I have a recipe for you to taste. It has three ingredients:
A) Providing support for a game can be an onerous task for a company. It takes a lot of man-hours to manage forums, answer queries, provide new content, etc. Whilst marketing and sales efforts have an obvious return in the form of increased revenue, aftercare does not. Sure, if your customers like you more then they’ll be more likely to recommend you and buy future products, though this is unlikely to demonstrably make up for the cost in wages alone to provide this support.
B) Most game companies are small, with only one or two lines. They can focus on, and provide support for, a small area as this is all they do. Larger companies with many games have to dissipate their efforts to support them all.

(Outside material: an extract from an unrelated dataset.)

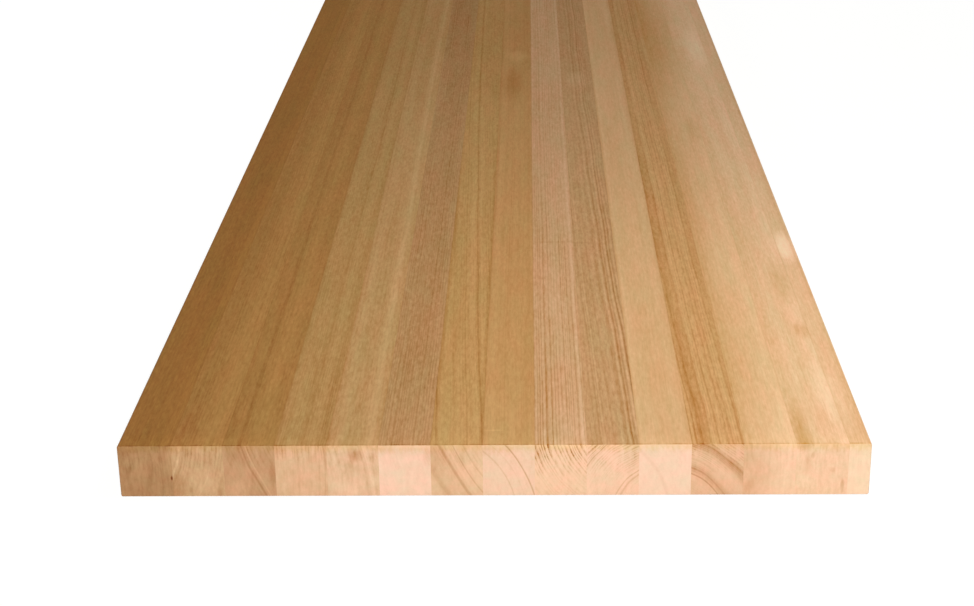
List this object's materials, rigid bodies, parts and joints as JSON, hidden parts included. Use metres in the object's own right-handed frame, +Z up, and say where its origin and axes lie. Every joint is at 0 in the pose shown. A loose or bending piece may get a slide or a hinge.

C) Board games require less support than figure games, simply because board games are more self-contained. This generally makes them easier to playtest and less woolly in the released version, so there are fewer game issues. While enthusiasts may want more scenarios, expansions and so on for board games, many never expand beyond the initial offering. Tabletop figure games, on the other hand, are generally open-ended. Therefore, while large companies with many board games can provide acceptable support for most of them, those with many tabletop games may struggle.
if the above is true, then GW’s lack of support for its Specialist Games makes perfect sense. In fact, the costs to suport them would far outweigh the revenue doing so would generate and therefore would be financial idiocy.